The position that the Biden-era folks took was that consolidation of airlines has generally hurt consumers much more than it's helped them, and that Spirit—as the lowest-cost airline of them all—was playing a particularly key role in keeping prices down. A federal judge agreed, and so the merger got the kibosh.
So, the ideal was a world in which Spirit still exists, and is competing with JetBlue and other low-cost carriers. But, failing that, a world with a JetBlue/Spirit merger, where all those jobs lost this weekend were saved, is better than what we ended up with, right? Well... maybe. Hindsight is 20/20, of course, and nobody could be sure 3 years ago that this would be the outcome. In particular, they could not predict a dramatic spike in fuel prices caused by an ill-conceived war in the Middle East. Beyond that, however, Spirit's problems were great enough that many analysts are convinced that, at best, a big price hike would have been necessary. And, at worst, Spirit might have dragged JetBlue with it, into the abyss.
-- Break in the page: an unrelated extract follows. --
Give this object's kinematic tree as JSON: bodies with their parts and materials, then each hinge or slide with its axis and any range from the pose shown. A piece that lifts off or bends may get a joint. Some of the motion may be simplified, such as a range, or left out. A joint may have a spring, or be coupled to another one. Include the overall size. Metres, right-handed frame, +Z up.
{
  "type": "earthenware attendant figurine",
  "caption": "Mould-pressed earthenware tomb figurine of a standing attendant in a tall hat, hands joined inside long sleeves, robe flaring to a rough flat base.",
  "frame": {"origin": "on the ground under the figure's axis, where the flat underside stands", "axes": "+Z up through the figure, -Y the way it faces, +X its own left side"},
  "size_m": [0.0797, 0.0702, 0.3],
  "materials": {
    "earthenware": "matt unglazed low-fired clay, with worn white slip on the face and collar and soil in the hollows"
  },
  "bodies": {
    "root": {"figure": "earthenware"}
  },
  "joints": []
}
In any case, what's important for our purposes is that the White House is trying mightily to pass the buck here. That is a bright, red flashing light that makes clear that the administration is scared. And what they are undoubtedly scared about is that airplane flights are going to get noticeably more expensive, for at least three reasons. First, the loss of Spirit means that the downward pressure on pricing that airline was exerting is no longer in effect. Every airline can increase prices some, because they are no longer competing against those lower price tags. Second, every airline is going to be affected by the higher fuel prices that doomed Spirit, and the problem figures to get worse before it gets better. Third, summer is travel season, and higher demand for seats means higher prices.
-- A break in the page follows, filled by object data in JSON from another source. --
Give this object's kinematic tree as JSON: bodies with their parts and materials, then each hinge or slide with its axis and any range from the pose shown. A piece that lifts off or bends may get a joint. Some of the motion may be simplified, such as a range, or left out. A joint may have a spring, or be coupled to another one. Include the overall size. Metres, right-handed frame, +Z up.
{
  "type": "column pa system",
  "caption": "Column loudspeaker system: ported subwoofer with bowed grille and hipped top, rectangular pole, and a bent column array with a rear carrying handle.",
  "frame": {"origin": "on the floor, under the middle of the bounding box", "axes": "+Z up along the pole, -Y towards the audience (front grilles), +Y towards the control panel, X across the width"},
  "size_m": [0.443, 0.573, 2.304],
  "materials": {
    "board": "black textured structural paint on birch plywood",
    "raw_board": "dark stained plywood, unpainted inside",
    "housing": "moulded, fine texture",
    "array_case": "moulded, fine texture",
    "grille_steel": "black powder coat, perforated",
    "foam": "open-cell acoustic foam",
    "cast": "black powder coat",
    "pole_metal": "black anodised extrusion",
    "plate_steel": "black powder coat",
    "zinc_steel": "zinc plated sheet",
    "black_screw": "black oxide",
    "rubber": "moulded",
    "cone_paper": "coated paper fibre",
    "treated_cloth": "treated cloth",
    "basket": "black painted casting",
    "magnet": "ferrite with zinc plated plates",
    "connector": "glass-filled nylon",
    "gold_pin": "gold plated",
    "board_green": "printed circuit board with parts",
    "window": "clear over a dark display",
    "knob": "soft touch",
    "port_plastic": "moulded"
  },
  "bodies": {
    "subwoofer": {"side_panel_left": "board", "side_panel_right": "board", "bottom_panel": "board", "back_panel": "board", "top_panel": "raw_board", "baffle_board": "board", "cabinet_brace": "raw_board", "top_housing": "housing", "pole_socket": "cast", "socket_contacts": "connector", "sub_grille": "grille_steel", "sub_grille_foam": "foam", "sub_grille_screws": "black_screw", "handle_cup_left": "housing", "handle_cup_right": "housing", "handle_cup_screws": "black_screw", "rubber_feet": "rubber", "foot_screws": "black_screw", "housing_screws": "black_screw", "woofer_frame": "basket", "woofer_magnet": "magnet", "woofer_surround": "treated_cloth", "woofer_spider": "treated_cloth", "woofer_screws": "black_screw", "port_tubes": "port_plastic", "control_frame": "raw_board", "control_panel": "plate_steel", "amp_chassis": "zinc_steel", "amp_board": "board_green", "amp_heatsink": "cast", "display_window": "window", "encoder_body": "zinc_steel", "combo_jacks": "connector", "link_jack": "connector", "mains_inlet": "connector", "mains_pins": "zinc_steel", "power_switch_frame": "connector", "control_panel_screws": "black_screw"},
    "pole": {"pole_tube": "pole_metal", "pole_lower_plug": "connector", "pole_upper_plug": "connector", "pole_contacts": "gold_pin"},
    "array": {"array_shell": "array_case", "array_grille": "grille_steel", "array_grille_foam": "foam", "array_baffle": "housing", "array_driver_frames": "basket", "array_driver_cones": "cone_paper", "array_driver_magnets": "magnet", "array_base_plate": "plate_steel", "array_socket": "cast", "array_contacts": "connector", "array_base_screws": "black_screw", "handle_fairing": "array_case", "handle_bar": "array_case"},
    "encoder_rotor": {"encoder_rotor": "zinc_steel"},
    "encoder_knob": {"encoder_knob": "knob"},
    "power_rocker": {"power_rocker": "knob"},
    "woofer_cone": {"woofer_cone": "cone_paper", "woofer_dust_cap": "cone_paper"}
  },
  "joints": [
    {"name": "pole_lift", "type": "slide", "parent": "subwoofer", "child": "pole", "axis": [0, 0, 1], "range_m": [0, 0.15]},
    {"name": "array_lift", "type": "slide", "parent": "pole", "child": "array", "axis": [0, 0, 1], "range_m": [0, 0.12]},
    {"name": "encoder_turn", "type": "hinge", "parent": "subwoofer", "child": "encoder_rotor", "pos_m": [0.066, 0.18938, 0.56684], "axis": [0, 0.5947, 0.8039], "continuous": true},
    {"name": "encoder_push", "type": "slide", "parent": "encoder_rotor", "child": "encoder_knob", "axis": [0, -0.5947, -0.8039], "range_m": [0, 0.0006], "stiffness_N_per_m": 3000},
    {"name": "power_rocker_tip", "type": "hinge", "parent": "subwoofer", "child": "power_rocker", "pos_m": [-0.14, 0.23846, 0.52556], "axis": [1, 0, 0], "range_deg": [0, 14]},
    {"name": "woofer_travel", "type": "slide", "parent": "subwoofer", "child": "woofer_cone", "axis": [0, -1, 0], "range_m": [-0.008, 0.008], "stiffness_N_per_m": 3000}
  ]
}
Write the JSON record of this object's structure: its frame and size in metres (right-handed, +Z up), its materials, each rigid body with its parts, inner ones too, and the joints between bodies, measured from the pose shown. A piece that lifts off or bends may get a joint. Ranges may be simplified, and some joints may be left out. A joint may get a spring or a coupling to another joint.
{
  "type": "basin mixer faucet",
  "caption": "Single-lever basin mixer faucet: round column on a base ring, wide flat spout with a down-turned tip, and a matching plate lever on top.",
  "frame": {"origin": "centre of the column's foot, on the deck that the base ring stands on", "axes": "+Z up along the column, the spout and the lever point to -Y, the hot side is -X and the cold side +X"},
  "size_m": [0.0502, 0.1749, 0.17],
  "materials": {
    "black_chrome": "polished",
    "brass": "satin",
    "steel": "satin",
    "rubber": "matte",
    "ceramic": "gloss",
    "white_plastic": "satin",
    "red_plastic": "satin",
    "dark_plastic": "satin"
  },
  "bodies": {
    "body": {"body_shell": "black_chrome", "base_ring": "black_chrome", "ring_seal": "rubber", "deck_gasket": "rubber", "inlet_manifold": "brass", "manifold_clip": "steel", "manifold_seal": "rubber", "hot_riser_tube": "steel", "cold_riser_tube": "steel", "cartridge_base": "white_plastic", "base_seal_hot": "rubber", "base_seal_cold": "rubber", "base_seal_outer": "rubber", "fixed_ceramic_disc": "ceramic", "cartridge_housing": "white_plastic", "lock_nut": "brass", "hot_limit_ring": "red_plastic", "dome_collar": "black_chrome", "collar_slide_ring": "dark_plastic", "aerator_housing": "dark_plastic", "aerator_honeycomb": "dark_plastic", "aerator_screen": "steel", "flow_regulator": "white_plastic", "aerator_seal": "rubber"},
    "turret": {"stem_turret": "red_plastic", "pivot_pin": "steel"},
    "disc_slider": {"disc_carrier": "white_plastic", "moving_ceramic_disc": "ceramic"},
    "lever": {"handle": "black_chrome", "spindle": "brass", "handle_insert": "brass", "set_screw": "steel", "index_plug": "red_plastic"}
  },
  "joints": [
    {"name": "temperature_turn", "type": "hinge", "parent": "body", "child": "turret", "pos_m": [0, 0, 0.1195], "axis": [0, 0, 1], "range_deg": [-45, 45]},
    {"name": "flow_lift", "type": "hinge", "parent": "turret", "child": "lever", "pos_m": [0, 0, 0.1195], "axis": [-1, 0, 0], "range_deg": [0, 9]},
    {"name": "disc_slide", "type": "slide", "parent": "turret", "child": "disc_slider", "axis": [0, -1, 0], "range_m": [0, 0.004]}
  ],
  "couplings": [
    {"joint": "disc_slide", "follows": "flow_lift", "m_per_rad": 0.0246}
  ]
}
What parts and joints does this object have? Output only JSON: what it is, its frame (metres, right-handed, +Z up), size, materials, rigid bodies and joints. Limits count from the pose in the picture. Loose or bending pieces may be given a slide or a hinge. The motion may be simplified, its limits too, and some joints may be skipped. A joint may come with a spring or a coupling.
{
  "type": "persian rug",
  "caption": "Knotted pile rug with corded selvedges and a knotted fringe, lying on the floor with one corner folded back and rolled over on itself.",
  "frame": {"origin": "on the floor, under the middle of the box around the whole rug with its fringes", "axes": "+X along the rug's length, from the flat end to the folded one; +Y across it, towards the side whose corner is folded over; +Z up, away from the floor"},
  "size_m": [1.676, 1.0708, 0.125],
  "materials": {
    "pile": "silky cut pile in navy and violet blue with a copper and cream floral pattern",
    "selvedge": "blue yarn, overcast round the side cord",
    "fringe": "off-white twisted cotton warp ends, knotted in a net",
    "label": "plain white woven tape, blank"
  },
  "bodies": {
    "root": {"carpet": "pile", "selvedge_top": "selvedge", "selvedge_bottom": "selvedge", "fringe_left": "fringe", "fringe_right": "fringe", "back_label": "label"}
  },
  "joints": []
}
So, the battle plan here is that when people start carping about (and, probably, pollsters start asking about) higher prices, the administration will have laid the groundwork to say, "Thanks, Biden." We are skeptical that this will work. First, there's a certain expiry for blaming economic problems on the previous president, and we may have passed that date already. Second, we very seriously doubt people will say, "Damn! My ticket to Miami was $1,000! If only Biden hadn't blocked that Spirit-JetBlue merger." We think it much more likely they will say, "Damn! My ticket to Miami was $1,000! It's gotta be fuel prices from the Iran mess, kind of like how the price for gas in my car is way up, too." For those of you keeping score at home, the national average gas price was $4.54/gal. this morning.
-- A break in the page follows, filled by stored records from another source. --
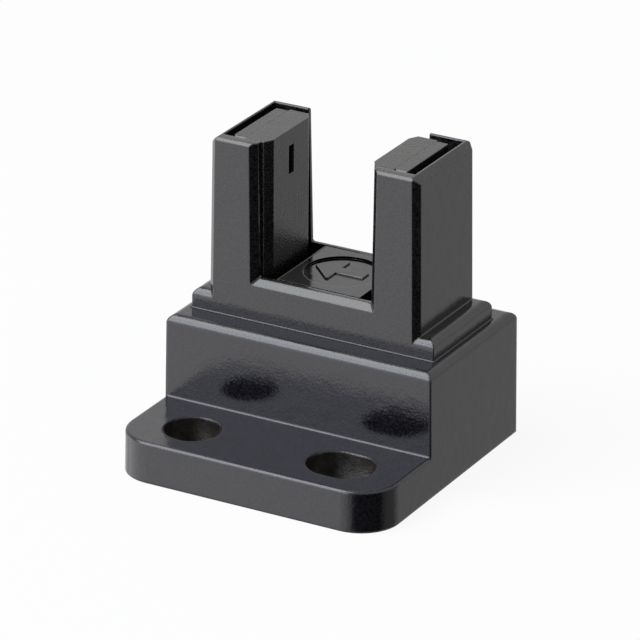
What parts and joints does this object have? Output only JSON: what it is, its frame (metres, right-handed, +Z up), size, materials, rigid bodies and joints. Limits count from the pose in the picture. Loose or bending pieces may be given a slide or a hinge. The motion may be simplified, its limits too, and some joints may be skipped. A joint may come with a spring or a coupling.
{
  "type": "slotted optical switch",
  "caption": "Slotted optical switch: two towers face each other across an open slot on a hollow base, with a flange for screws and a rear socket.",
  "frame": {"origin": "middle of the mounting face, on the underside of the base", "axes": "+Z up out of the mounting face; X across the slot, from the emitter tower (-X) to the detector tower (+X); Y through the slot, from the flange (-Y) to the rear socket (+Y)"},
  "size_m": [0.023, 0.0222, 0.0244],
  "materials": {
    "base_plastic": "charcoal moulded, semi-gloss",
    "case_plastic": "charcoal moulded, semi-gloss",
    "holder_plastic": "charcoal moulded, fine grain",
    "floor_plastic": "charcoal moulded, gloss",
    "cover_plastic": "charcoal moulded, fine grain",
    "emitter_epoxy": "clear bluish epoxy",
    "detector_epoxy": "dark infrared-passing epoxy",
    "tinned_lead": "tinned",
    "board_laminate": "green solder mask",
    "header_plastic": "natural nylon, satin",
    "header_contact": "gold-plated",
    "chip_ceramic": "fired ceramic",
    "transistor_body": "black moulded"
  },
  "bodies": {
    "root": {"base_housing": "base_plastic", "slot_case": "case_plastic", "emitter_holder": "holder_plastic", "emitter_cap": "holder_plastic", "emitter_element": "emitter_epoxy", "emitter_anode_lead": "tinned_lead", "emitter_cathode_lead": "tinned_lead", "detector_holder": "holder_plastic", "detector_cap": "holder_plastic", "detector_element": "detector_epoxy", "detector_collector_lead": "tinned_lead", "detector_output_lead": "tinned_lead", "slot_floor": "floor_plastic", "circuit_board": "board_laminate", "header_shroud": "header_plastic", "header_pin_1": "header_contact", "header_pin_2": "header_contact", "header_pin_3": "header_contact", "bottom_cover": "cover_plastic", "emitter_resistor": "chip_ceramic", "supply_capacitor": "chip_ceramic", "output_resistor": "chip_ceramic", "output_transistor": "transistor_body", "transistor_base_lead": "tinned_lead", "transistor_emitter_lead": "tinned_lead", "transistor_collector_lead": "tinned_lead"}
  },
  "joints": []
}
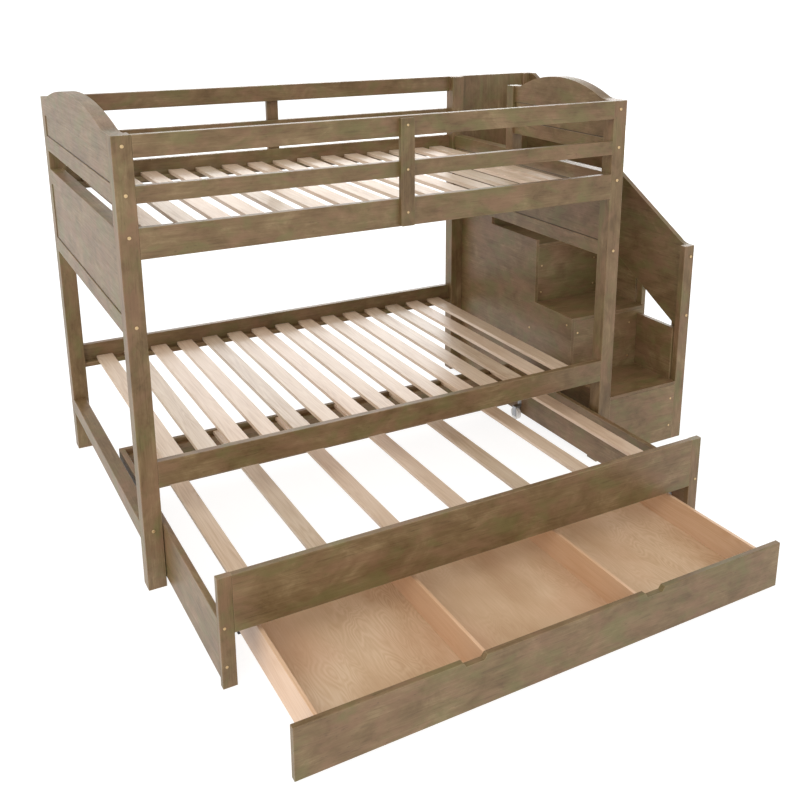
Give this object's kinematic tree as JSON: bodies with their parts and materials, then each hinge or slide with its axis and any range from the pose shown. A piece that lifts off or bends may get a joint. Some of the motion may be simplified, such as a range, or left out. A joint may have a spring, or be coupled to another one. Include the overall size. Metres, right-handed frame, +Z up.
{
  "type": "bunk bed with storage stairs",
  "caption": "Bunk bed with arched ends, guard rails and slatted decks, storage stairs at one end, and a roll-out trundle with a wide divided drawer beneath it.",
  "frame": {"origin": "centre of the footprint on the floor, with the trundle and its drawer pulled out as they rest", "axes": "+X along the bed from the plain end to the stairs, +Y from the front, where the trundle comes out, to the back, +Z up"},
  "size_m": [2.441, 2.341, 1.6239],
  "materials": {
    "stained_wood": "brushed stain, satin",
    "slat_wood": "raw planed softwood",
    "drawer_wood": "raw planed softwood",
    "drawer_plywood": "raw plywood",
    "fastener_brass": "plated",
    "bracket_steel": "zinc plated",
    "wheel_plastic": "moulded",
    "glide_plastic": "moulded"
  },
  "bodies": {
    "bunk_frame": {"bed_bolts": "fastener_brass", "entry_post": "stained_wood", "front_guard_batten": "stained_wood", "front_left_post": "stained_wood", "front_mid_guard_rail": "stained_wood", "front_right_post": "stained_wood", "front_top_guard_rail": "stained_wood", "left_arch_board": "stained_wood", "left_lower_bottom_rail": "stained_wood", "left_lower_panel": "stained_wood", "left_lower_top_rail": "stained_wood", "left_stretcher": "stained_wood", "left_upper_panel": "stained_wood", "left_upper_rail": "stained_wood", "lower_front_rail": "stained_wood", "lower_rear_rail": "stained_wood", "lower_slats": "slat_wood", "rear_guard_batten": "stained_wood", "rear_guard_rails": "stained_wood", "rear_left_post": "stained_wood", "rear_right_post": "stained_wood", "right_arch_board": "stained_wood", "right_lower_bottom_rail": "stained_wood", "right_lower_panel": "stained_wood", "right_sill_rail": "stained_wood", "right_upper_panel": "stained_wood", "right_upper_rail": "stained_wood", "slat_ledgers": "stained_wood", "stair_back_panel": "stained_wood", "stair_front_post": "stained_wood", "stair_infill_panels": "stained_wood", "stair_inner_side": "stained_wood", "stair_landing": "stained_wood", "stair_outer_guard": "stained_wood", "stair_risers": "stained_wood", "stair_screws": "fastener_brass", "stair_shelves": "stained_wood", "stair_stiles": "stained_wood", "stair_treads": "stained_wood", "step_side_board": "stained_wood", "upper_front_rail": "stained_wood", "upper_rear_rail": "stained_wood", "upper_slats": "slat_wood"},
    "trundle": {"trundle_stiles": "stained_wood", "trundle_front_rail": "stained_wood", "trundle_sides": "stained_wood", "trundle_rear_rail": "stained_wood", "trundle_ledgers": "stained_wood", "trundle_slats": "slat_wood", "trundle_screws": "fastener_brass", "castor_brackets": "bracket_steel"},
    "drawer": {"drawer_front": "stained_wood", "drawer_sides": "drawer_wood", "drawer_dividers": "drawer_wood", "drawer_back": "drawer_wood", "drawer_bottoms": "drawer_plywood", "drawer_glides": "glide_plastic"},
    "front_wheels": {"front_castor_wheels": "wheel_plastic"},
    "rear_wheels": {"rear_castor_wheels": "wheel_plastic"}
  },
  "joints": [
    {"name": "trundle_slide", "type": "slide", "parent": "bunk_frame", "child": "trundle", "axis": [0, -1, 0], "range_m": [-0.599, 0.45]},
    {"name": "drawer_slide", "type": "slide", "parent": "trundle", "child": "drawer", "axis": [0, -1, 0], "range_m": [-0.4337, 0.25]},
    {"name": "front_wheel_roll", "type": "hinge", "parent": "trundle", "child": "front_wheels", "pos_m": [-1.1105, -0.61685, 0.03], "axis": [1, 0, 0], "range_deg": [-1150, 865]},
    {"name": "rear_wheel_roll", "type": "hinge", "parent": "trundle", "child": "rear_wheels", "pos_m": [-1.1105, 0.39715, 0.03], "axis": [1, 0, 0], "range_deg": [-1150, 865]}
  ],
  "couplings": [
    {"joint": "front_wheel_roll", "follows": "trundle_slide", "rad_per_m": 33.333},
    {"joint": "rear_wheel_roll", "follows": "trundle_slide", "rad_per_m": 33.333}
  ]
}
And let us also address one other thing we think is of interest. For a brief while, Trump flirted with the idea of the government taking over Spirit. Who knows how serious that was; in any event, obviously it didn't happen. And at least part of the problem with these things is that the impatient, no-impulse-control President simply doesn't have the patience to make an argument for his policy choices, and then to slowly build public support for those choices. It's always "bull in a china shop" with him.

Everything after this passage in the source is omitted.